▸ **DATA ROWS**:
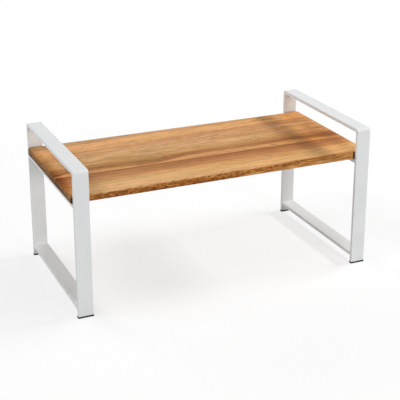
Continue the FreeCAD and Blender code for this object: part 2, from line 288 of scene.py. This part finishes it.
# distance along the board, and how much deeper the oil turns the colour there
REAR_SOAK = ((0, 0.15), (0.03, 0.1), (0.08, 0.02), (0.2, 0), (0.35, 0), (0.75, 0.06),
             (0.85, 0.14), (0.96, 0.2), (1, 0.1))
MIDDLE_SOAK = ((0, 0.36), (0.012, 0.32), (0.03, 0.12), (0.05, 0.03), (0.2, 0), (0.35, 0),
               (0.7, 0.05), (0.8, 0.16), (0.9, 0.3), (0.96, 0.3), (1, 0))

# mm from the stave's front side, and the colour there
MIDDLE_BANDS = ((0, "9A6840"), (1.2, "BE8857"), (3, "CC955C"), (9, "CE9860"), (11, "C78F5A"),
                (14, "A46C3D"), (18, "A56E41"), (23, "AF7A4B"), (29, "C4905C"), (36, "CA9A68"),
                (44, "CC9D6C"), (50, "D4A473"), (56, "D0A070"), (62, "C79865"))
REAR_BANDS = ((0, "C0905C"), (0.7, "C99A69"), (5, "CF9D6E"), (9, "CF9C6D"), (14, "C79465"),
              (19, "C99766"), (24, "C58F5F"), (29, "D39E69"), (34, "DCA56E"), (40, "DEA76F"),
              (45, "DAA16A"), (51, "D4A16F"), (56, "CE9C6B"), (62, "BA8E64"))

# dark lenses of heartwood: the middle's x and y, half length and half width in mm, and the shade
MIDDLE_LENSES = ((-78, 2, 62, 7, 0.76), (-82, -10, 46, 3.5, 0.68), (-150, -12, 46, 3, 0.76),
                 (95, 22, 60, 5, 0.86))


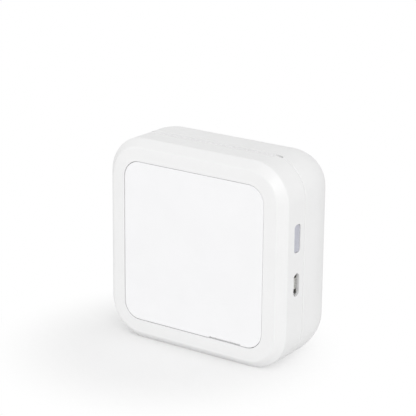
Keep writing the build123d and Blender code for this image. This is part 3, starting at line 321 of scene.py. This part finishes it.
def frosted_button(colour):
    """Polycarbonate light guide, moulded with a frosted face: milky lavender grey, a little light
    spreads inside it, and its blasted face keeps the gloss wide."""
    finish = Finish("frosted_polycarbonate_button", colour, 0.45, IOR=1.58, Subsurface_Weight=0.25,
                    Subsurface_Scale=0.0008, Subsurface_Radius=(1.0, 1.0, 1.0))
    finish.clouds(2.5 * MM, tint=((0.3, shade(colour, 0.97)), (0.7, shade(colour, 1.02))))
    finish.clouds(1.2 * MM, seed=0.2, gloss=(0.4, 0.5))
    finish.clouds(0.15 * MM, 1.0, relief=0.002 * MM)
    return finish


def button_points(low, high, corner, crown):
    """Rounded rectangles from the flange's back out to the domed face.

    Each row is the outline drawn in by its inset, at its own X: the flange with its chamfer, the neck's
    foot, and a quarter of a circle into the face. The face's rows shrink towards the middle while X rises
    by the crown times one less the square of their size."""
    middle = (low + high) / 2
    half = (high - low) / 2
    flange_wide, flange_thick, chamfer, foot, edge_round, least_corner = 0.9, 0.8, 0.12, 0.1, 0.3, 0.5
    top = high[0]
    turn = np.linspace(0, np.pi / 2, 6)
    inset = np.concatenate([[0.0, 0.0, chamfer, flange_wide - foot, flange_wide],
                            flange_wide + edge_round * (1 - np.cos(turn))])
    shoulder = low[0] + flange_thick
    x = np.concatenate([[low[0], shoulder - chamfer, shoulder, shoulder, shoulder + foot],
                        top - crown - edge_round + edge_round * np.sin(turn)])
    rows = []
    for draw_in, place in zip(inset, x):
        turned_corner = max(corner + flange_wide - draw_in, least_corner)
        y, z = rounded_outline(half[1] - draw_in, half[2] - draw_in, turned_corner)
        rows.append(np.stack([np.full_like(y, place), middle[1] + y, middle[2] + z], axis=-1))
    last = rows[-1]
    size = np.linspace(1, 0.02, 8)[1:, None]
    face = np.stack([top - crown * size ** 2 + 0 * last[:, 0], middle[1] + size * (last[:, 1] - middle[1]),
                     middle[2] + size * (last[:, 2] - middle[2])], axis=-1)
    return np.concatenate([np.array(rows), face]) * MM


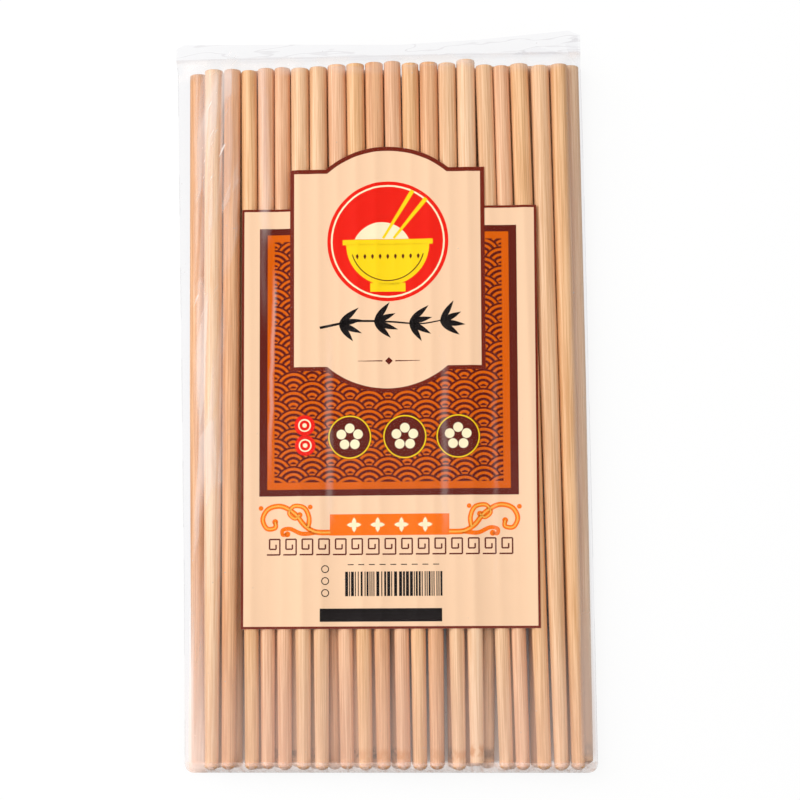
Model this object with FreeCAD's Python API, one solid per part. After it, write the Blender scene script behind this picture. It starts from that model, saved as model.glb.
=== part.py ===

▸ **TASK DESCRIPTION**:
Please set down the whole listing above without altering a single line.

▸ **ANSWER TO THIS TASK**:
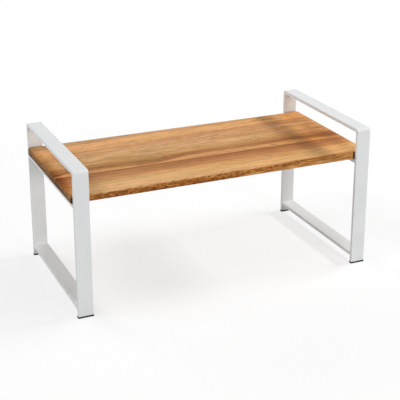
Continue the FreeCAD and Blender code for this object: part 2, from line 288 of scene.py. This part finishes it.
# distance along the board, and how much deeper the oil turns the colour there
REAR_SOAK = ((0, 0.15), (0.03, 0.1), (0.08, 0.02), (0.2, 0), (0.35, 0), (0.75, 0.06),
             (0.85, 0.14), (0.96, 0.2), (1, 0.1))
MIDDLE_SOAK = ((0, 0.36), (0.012, 0.32), (0.03, 0.12), (0.05, 0.03), (0.2, 0), (0.35, 0),
               (0.7, 0.05), (0.8, 0.16), (0.9, 0.3), (0.96, 0.3), (1, 0))

# mm from the stave's front side, and the colour there
MIDDLE_BANDS = ((0, "9A6840"), (1.2, "BE8857"), (3, "CC955C"), (9, "CE9860"), (11, "C78F5A"),
                (14, "A46C3D"), (18, "A56E41"), (23, "AF7A4B"), (29, "C4905C"), (36, "CA9A68"),
                (44, "CC9D6C"), (50, "D4A473"), (56, "D0A070"), (62, "C79865"))
REAR_BANDS = ((0, "C0905C"), (0.7, "C99A69"), (5, "CF9D6E"), (9, "CF9C6D"), (14, "C79465"),
              (19, "C99766"), (24, "C58F5F"), (29, "D39E69"), (34, "DCA56E"), (40, "DEA76F"),
              (45, "DAA16A"), (51, "D4A16F"), (56, "CE9C6B"), (62, "BA8E64"))

# dark lenses of heartwood: the middle's x and y, half length and half width in mm, and the shade
MIDDLE_LENSES = ((-78, 2, 62, 7, 0.76), (-82, -10, 46, 3.5, 0.68), (-150, -12, 46, 3, 0.76),
                 (95, 22, 60, 5, 0.86))


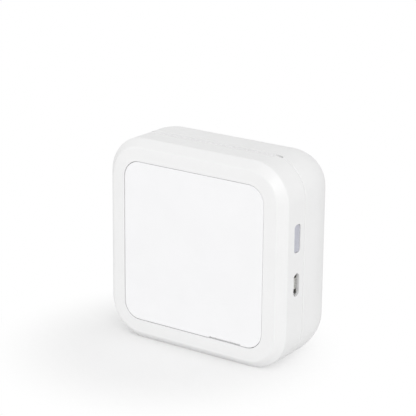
Keep writing the build123d and Blender code for this image. This is part 3, starting at line 321 of scene.py. This part finishes it.
def frosted_button(colour):
    """Polycarbonate light guide, moulded with a frosted face: milky lavender grey, a little light
    spreads inside it, and its blasted face keeps the gloss wide."""
    finish = Finish("frosted_polycarbonate_button", colour, 0.45, IOR=1.58, Subsurface_Weight=0.25,
                    Subsurface_Scale=0.0008, Subsurface_Radius=(1.0, 1.0, 1.0))
    finish.clouds(2.5 * MM, tint=((0.3, shade(colour, 0.97)), (0.7, shade(colour, 1.02))))
    finish.clouds(1.2 * MM, seed=0.2, gloss=(0.4, 0.5))
    finish.clouds(0.15 * MM, 1.0, relief=0.002 * MM)
    return finish


def button_points(low, high, corner, crown):
    """Rounded rectangles from the flange's back out to the domed face.

    Each row is the outline drawn in by its inset, at its own X: the flange with its chamfer, the neck's
    foot, and a quarter of a circle into the face. The face's rows shrink towards the middle while X rises
    by the crown times one less the square of their size."""
    middle = (low + high) / 2
    half = (high - low) / 2
    flange_wide, flange_thick, chamfer, foot, edge_round, least_corner = 0.9, 0.8, 0.12, 0.1, 0.3, 0.5
    top = high[0]
    turn = np.linspace(0, np.pi / 2, 6)
    inset = np.concatenate([[0.0, 0.0, chamfer, flange_wide - foot, flange_wide],
                            flange_wide + edge_round * (1 - np.cos(turn))])
    shoulder = low[0] + flange_thick
    x = np.concatenate([[low[0], shoulder - chamfer, shoulder, shoulder, shoulder + foot],
                        top - crown - edge_round + edge_round * np.sin(turn)])
    rows = []
    for draw_in, place in zip(inset, x):
        turned_corner = max(corner + flange_wide - draw_in, least_corner)
        y, z = rounded_outline(half[1] - draw_in, half[2] - draw_in, turned_corner)
        rows.append(np.stack([np.full_like(y, place), middle[1] + y, middle[2] + z], axis=-1))
    last = rows[-1]
    size = np.linspace(1, 0.02, 8)[1:, None]
    face = np.stack([top - crown * size ** 2 + 0 * last[:, 0], middle[1] + size * (last[:, 1] - middle[1]),
                     middle[2] + size * (last[:, 2] - middle[2])], axis=-1)
    return np.concatenate([np.array(rows), face]) * MM


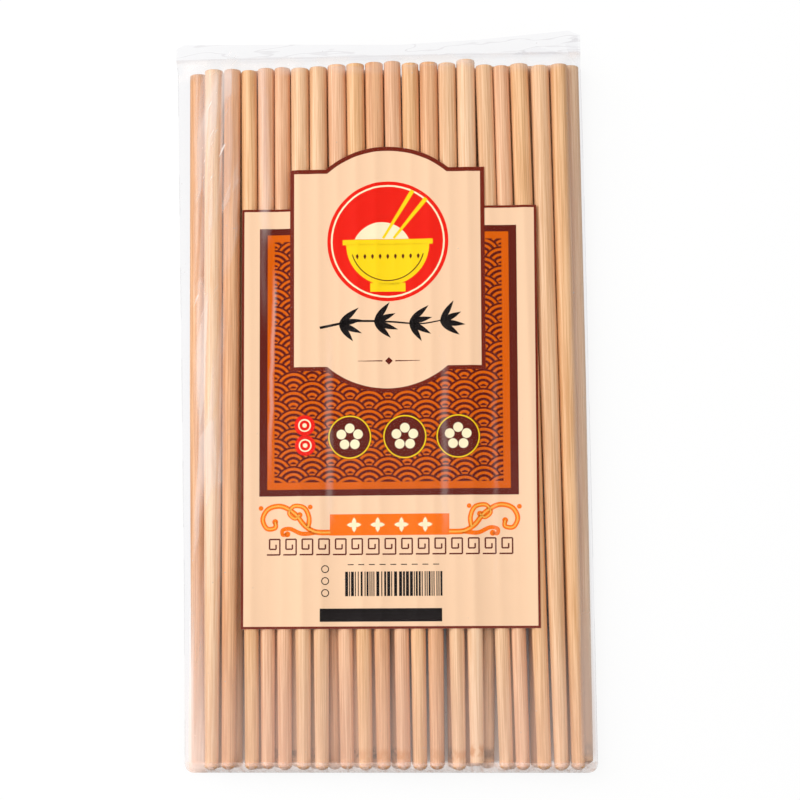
Model this object with FreeCAD's Python API, one solid per part. After it, write the Blender scene script behind this picture. It starts from that model, saved as model.glb.
=== part.py ===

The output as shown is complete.